>>>>>
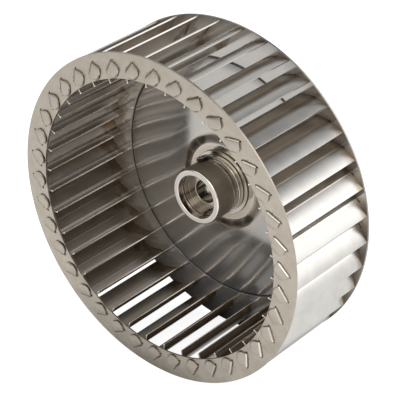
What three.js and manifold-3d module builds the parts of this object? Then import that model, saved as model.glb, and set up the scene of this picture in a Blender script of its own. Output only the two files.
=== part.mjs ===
// Forward-curved centrifugal blower wheel: a slotted inlet ring and a pressed back plate, joined by curved
// sheet blades whose tabs are folded flat over both, and a turned hub held by one set screw.
// Millimetres. The wheel turns about Y, its inlet faces -Y and its origin is its centre.

import * as THREE from 'three';
import { mergeVertices } from 'three/addons/utils/BufferGeometryUtils.js';
import Module from 'manifold-3d';

const wasm = await Module();
wasm.setup();

// Overall sizes
const WHEEL_DIAMETER = 160;
const WHEEL_WIDTH = 52; // front of the inlet ring to the back of the back plate
const BLADE_COUNT = 38;

// Sheet metal
const RING_SHEET = 1;
const PLATE_SHEET = 1;
const BLADE_SHEET = 0.7;
const GAP = 0.3; // left wherever two pieces touch

// Inlet ring
const RING_WIDTH = 12.1; // from its inner edge to the wheel's rim

// Blade section, from its inner edge outwards: a straight lip, a lead curve, a flat that carries the
// tabs, and a trailing curve. Angles are measured from the radius through the inner edge.
const TIP_INSET = 0.54; // from the wheel's rim to the middle of the sheet at the blade's tip
const LIP_LENGTH = 2.1;
const LEAD_RADIUS = 4.5;
const FLAT_ANGLE = 48;
const TRAIL_RADIUS = 9.5;
const TIP_ANGLE = 92;
const FIRST_BLADE_ANGLE = 8.3; // from +X towards +Z

// Tabs
const TAB_WIDTH = 7.2; // also the length of the blade's flat
const TAB_LENGTH = 5.4;
const TAB_CORNER = 2.6;

// Back plate
const PLATE_RIM_WIDTH = 19.7; // from the wheel's rim to the crease round the dished middle
const DISH_RISE = 2.8; // from the crease to the foot of the boss
const BOSS_MARGIN = 3.2; // flat top of the boss, round the washer
const BOSS_SLOPE_RUN = 4.2;
const BOSS_RISE = 1.3;

// Hub
const HUB_DIAMETER = 27.3;
const HUB_LENGTH = 17.2; // from the collar's back to the hub's front face
const SHAFT_BORE = 11;
const COUNTERBORE_DIAMETER = 21.2;
const COUNTERBORE_DEPTH = 3.2;
const INNER_GROOVE_WIDTH = 0.6;
const INNER_GROOVE_DEPTH = 0.5;
const LAND_DIAMETER = 19.8;
const LAND_DEPTH = 6.6; // from the hub's front face to the shoulder inside it
const BAND_LENGTH = 2.4; // polished band between the two outer grooves
const BAND_GROOVE_WIDTH = 0.4;
const BAND_GROOVE_DEPTH = 0.4;
const COLLAR_HEIGHT = 0.45; // over the hub's outside
const COLLAR_LENGTH = 2.8;
const SPIGOT_WALL = 3.2; // round the shaft's bore, where the washer and the plate sit
const FLANGE_HEIGHT = 3.8; // over the spigot, behind the plate
const HUB_BACK_INSET = 1; // from the back plate's back to the hub's back face
const HUB_CHAMFER = 0.3;

// Washer between the collar and the boss
const WASHER_MARGIN = 1.9; // round the collar
const WASHER_SHEET = 0.6;

// Set screw
const SCREW_DIAMETER = 6;
const SCREW_LENGTH = 8;
const SCREW_BACKED_OFF = 1.65; // from the shaft's bore to the screw's point
const SCREW_FROM_COLLAR = 4.8; // from the collar's back to the screw's axis
const SCREW_ANGLE = 117; // from +X towards +Z
const SCREW_POINT = 1.2;
const SOCKET_SIZE = 3; // across the flats
const SOCKET_DEPTH = 2.6;

// Facets
const RIM_SIDES = 2 * BLADE_COUNT;
const HUB_SIDES = 36;
const SCREW_SIDES = 18;
const LEAD_FACETS = 3;
const TRAIL_FACETS = 3;
const CORNER_FACETS = 3;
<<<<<
● REQUEST
Extract each line from the listing above, please, and repeat it exactly.

● ANSWER FOR THIS EXERCISE
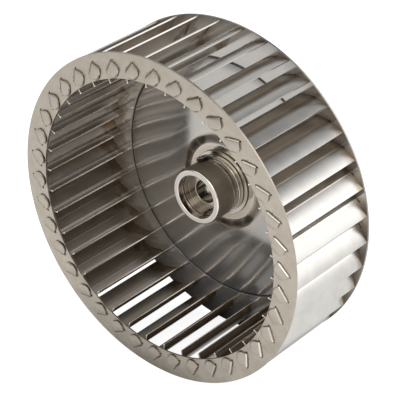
What three.js and manifold-3d module builds the parts of this object? Then import that model, saved as model.glb, and set up the scene of this picture in a Blender script of its own. Output only the two files.
=== part.mjs ===
// Forward-curved centrifugal blower wheel: a slotted inlet ring and a pressed back plate, joined by curved
// sheet blades whose tabs are folded flat over both, and a turned hub held by one set screw.
// Millimetres. The wheel turns about Y, its inlet faces -Y and its origin is its centre.

import * as THREE from 'three';
import { mergeVertices } from 'three/addons/utils/BufferGeometryUtils.js';
import Module from 'manifold-3d';

const wasm = await Module();
wasm.setup();

// Overall sizes
const WHEEL_DIAMETER = 160;
const WHEEL_WIDTH = 52; // front of the inlet ring to the back of the back plate
const BLADE_COUNT = 38;

// Sheet metal
const RING_SHEET = 1;
const PLATE_SHEET = 1;
const BLADE_SHEET = 0.7;
const GAP = 0.3; // left wherever two pieces touch

// Inlet ring
const RING_WIDTH = 12.1; // from its inner edge to the wheel's rim

// Blade section, from its inner edge outwards: a straight lip, a lead curve, a flat that carries the
// tabs, and a trailing curve. Angles are measured from the radius through the inner edge.
const TIP_INSET = 0.54; // from the wheel's rim to the middle of the sheet at the blade's tip
const LIP_LENGTH = 2.1;
const LEAD_RADIUS = 4.5;
const FLAT_ANGLE = 48;
const TRAIL_RADIUS = 9.5;
const TIP_ANGLE = 92;
const FIRST_BLADE_ANGLE = 8.3; // from +X towards +Z

// Tabs
const TAB_WIDTH = 7.2; // also the length of the blade's flat
const TAB_LENGTH = 5.4;
const TAB_CORNER = 2.6;

// Back plate
const PLATE_RIM_WIDTH = 19.7; // from the wheel's rim to the crease round the dished middle
const DISH_RISE = 2.8; // from the crease to the foot of the boss
const BOSS_MARGIN = 3.2; // flat top of the boss, round the washer
const BOSS_SLOPE_RUN = 4.2;
const BOSS_RISE = 1.3;

// Hub
const HUB_DIAMETER = 27.3;
const HUB_LENGTH = 17.2; // from the collar's back to the hub's front face
const SHAFT_BORE = 11;
const COUNTERBORE_DIAMETER = 21.2;
const COUNTERBORE_DEPTH = 3.2;
const INNER_GROOVE_WIDTH = 0.6;
const INNER_GROOVE_DEPTH = 0.5;
const LAND_DIAMETER = 19.8;
const LAND_DEPTH = 6.6; // from the hub's front face to the shoulder inside it
const BAND_LENGTH = 2.4; // polished band between the two outer grooves
const BAND_GROOVE_WIDTH = 0.4;
const BAND_GROOVE_DEPTH = 0.4;
const COLLAR_HEIGHT = 0.45; // over the hub's outside
const COLLAR_LENGTH = 2.8;
const SPIGOT_WALL = 3.2; // round the shaft's bore, where the washer and the plate sit
const FLANGE_HEIGHT = 3.8; // over the spigot, behind the plate
const HUB_BACK_INSET = 1; // from the back plate's back to the hub's back face
const HUB_CHAMFER = 0.3;

// Washer between the collar and the boss
const WASHER_MARGIN = 1.9; // round the collar
const WASHER_SHEET = 0.6;

// Set screw
const SCREW_DIAMETER = 6;
const SCREW_LENGTH = 8;
const SCREW_BACKED_OFF = 1.65; // from the shaft's bore to the screw's point
const SCREW_FROM_COLLAR = 4.8; // from the collar's back to the screw's axis
const SCREW_ANGLE = 117; // from +X towards +Z
const SCREW_POINT = 1.2;
const SOCKET_SIZE = 3; // across the flats
const SOCKET_DEPTH = 2.6;

// Facets
const RIM_SIDES = 2 * BLADE_COUNT;
const HUB_SIDES = 36;
const SCREW_SIDES = 18;
const LEAD_FACETS = 3;
const TRAIL_FACETS = 3;
const CORNER_FACETS = 3;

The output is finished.